The data must be written out once more, precisely as given.

[Supplied data]
::::::::::
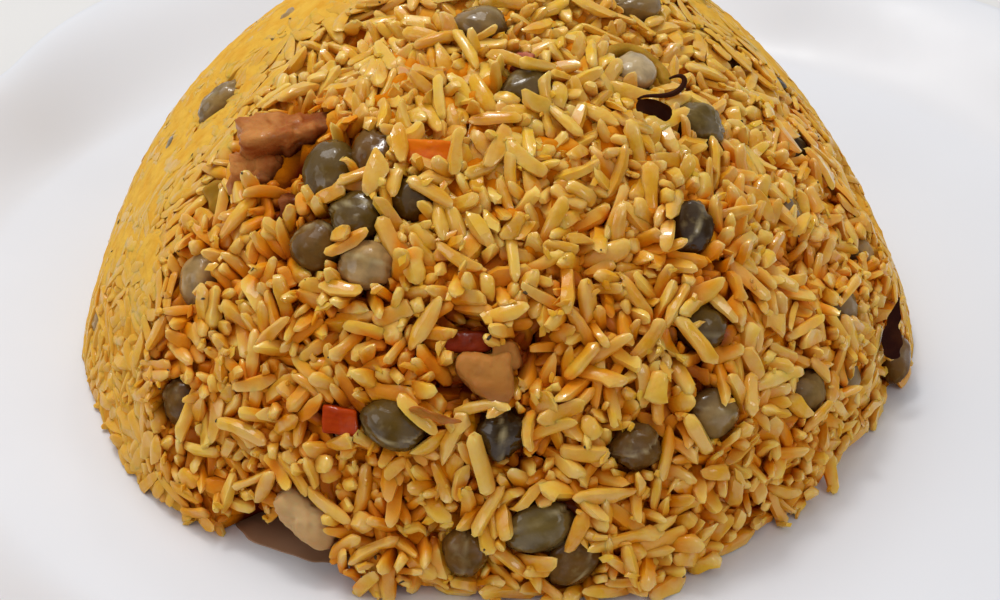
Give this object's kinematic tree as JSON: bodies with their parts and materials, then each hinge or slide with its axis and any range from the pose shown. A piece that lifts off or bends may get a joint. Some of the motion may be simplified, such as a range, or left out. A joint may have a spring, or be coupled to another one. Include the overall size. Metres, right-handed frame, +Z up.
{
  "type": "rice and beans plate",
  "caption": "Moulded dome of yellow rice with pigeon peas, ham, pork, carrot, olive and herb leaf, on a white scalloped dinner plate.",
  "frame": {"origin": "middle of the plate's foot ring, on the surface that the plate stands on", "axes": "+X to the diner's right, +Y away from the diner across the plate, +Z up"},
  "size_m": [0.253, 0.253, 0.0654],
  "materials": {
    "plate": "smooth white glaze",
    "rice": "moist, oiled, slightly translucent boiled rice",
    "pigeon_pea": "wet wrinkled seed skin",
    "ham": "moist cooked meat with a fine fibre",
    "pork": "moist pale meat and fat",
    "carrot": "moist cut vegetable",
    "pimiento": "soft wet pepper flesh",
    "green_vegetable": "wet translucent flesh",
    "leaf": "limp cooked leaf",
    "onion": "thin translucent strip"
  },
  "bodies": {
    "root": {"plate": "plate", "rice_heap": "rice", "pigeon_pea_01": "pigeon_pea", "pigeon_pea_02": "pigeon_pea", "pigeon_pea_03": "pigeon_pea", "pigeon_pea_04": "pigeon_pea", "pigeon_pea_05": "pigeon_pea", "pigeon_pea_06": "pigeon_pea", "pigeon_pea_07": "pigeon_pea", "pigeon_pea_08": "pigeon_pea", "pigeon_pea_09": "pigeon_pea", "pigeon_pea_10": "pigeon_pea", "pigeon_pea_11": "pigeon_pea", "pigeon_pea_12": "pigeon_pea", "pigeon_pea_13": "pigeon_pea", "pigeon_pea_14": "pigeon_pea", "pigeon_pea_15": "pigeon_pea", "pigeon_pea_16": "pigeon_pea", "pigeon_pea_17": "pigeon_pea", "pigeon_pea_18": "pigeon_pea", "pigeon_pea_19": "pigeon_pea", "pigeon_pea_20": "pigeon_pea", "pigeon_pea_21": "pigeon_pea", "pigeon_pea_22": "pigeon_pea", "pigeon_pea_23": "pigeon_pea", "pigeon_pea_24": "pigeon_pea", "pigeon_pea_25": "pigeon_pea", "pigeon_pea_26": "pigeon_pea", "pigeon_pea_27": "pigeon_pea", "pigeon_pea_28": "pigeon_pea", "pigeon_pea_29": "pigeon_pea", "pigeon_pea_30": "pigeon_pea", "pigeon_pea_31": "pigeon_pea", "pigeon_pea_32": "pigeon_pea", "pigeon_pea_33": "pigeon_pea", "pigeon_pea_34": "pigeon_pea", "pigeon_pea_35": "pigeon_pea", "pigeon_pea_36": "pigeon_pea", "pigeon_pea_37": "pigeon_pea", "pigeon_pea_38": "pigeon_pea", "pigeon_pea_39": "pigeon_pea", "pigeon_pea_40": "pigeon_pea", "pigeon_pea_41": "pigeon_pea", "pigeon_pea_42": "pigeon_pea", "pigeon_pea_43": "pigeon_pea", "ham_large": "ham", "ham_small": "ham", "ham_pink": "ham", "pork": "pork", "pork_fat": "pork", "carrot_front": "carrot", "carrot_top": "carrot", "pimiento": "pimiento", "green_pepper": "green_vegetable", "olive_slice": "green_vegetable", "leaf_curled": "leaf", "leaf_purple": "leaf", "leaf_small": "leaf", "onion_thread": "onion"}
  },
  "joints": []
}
::::::::::
[Response to this exercise]
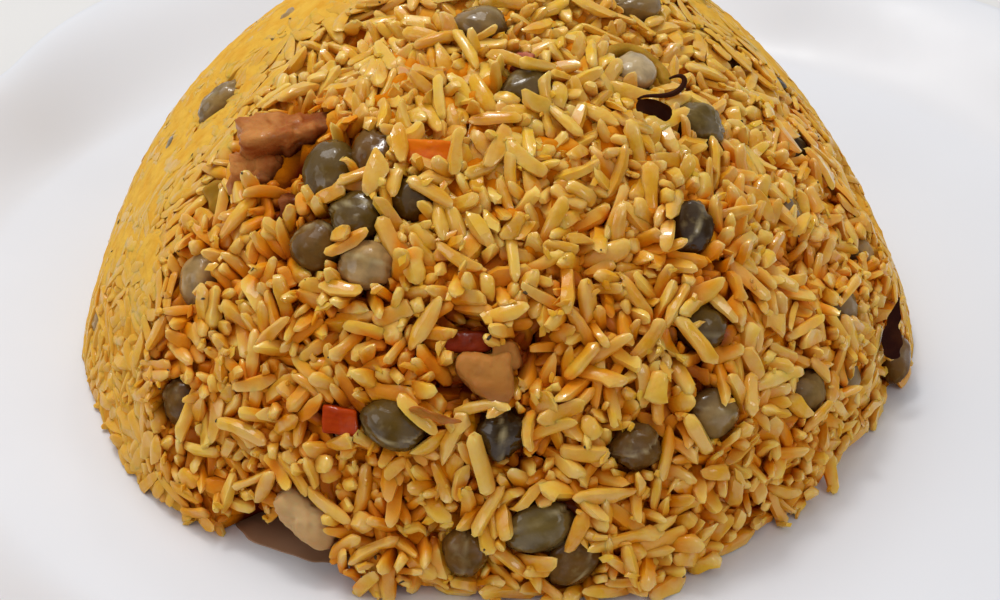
Give this object's kinematic tree as JSON: bodies with their parts and materials, then each hinge or slide with its axis and any range from the pose shown. A piece that lifts off or bends may get a joint. Some of the motion may be simplified, such as a range, or left out. A joint may have a spring, or be coupled to another one. Include the overall size. Metres, right-handed frame, +Z up.
{
  "type": "rice and beans plate",
  "caption": "Moulded dome of yellow rice with pigeon peas, ham, pork, carrot, olive and herb leaf, on a white scalloped dinner plate.",
  "frame": {"origin": "middle of the plate's foot ring, on the surface that the plate stands on", "axes": "+X to the diner's right, +Y away from the diner across the plate, +Z up"},
  "size_m": [0.253, 0.253, 0.0654],
  "materials": {
    "plate": "smooth white glaze",
    "rice": "moist, oiled, slightly translucent boiled rice",
    "pigeon_pea": "wet wrinkled seed skin",
    "ham": "moist cooked meat with a fine fibre",
    "pork": "moist pale meat and fat",
    "carrot": "moist cut vegetable",
    "pimiento": "soft wet pepper flesh",
    "green_vegetable": "wet translucent flesh",
    "leaf": "limp cooked leaf",
    "onion": "thin translucent strip"
  },
  "bodies": {
    "root": {"plate": "plate", "rice_heap": "rice", "pigeon_pea_01": "pigeon_pea", "pigeon_pea_02": "pigeon_pea", "pigeon_pea_03": "pigeon_pea", "pigeon_pea_04": "pigeon_pea", "pigeon_pea_05": "pigeon_pea", "pigeon_pea_06": "pigeon_pea", "pigeon_pea_07": "pigeon_pea", "pigeon_pea_08": "pigeon_pea", "pigeon_pea_09": "pigeon_pea", "pigeon_pea_10": "pigeon_pea", "pigeon_pea_11": "pigeon_pea", "pigeon_pea_12": "pigeon_pea", "pigeon_pea_13": "pigeon_pea", "pigeon_pea_14": "pigeon_pea", "pigeon_pea_15": "pigeon_pea", "pigeon_pea_16": "pigeon_pea", "pigeon_pea_17": "pigeon_pea", "pigeon_pea_18": "pigeon_pea", "pigeon_pea_19": "pigeon_pea", "pigeon_pea_20": "pigeon_pea", "pigeon_pea_21": "pigeon_pea", "pigeon_pea_22": "pigeon_pea", "pigeon_pea_23": "pigeon_pea", "pigeon_pea_24": "pigeon_pea", "pigeon_pea_25": "pigeon_pea", "pigeon_pea_26": "pigeon_pea", "pigeon_pea_27": "pigeon_pea", "pigeon_pea_28": "pigeon_pea", "pigeon_pea_29": "pigeon_pea", "pigeon_pea_30": "pigeon_pea", "pigeon_pea_31": "pigeon_pea", "pigeon_pea_32": "pigeon_pea", "pigeon_pea_33": "pigeon_pea", "pigeon_pea_34": "pigeon_pea", "pigeon_pea_35": "pigeon_pea", "pigeon_pea_36": "pigeon_pea", "pigeon_pea_37": "pigeon_pea", "pigeon_pea_38": "pigeon_pea", "pigeon_pea_39": "pigeon_pea", "pigeon_pea_40": "pigeon_pea", "pigeon_pea_41": "pigeon_pea", "pigeon_pea_42": "pigeon_pea", "pigeon_pea_43": "pigeon_pea", "ham_large": "ham", "ham_small": "ham", "ham_pink": "ham", "pork": "pork", "pork_fat": "pork", "carrot_front": "carrot", "carrot_top": "carrot", "pimiento": "pimiento", "green_pepper": "green_vegetable", "olive_slice": "green_vegetable", "leaf_curled": "leaf", "leaf_purple": "leaf", "leaf_small": "leaf", "onion_thread": "onion"}
  },
  "joints": []
}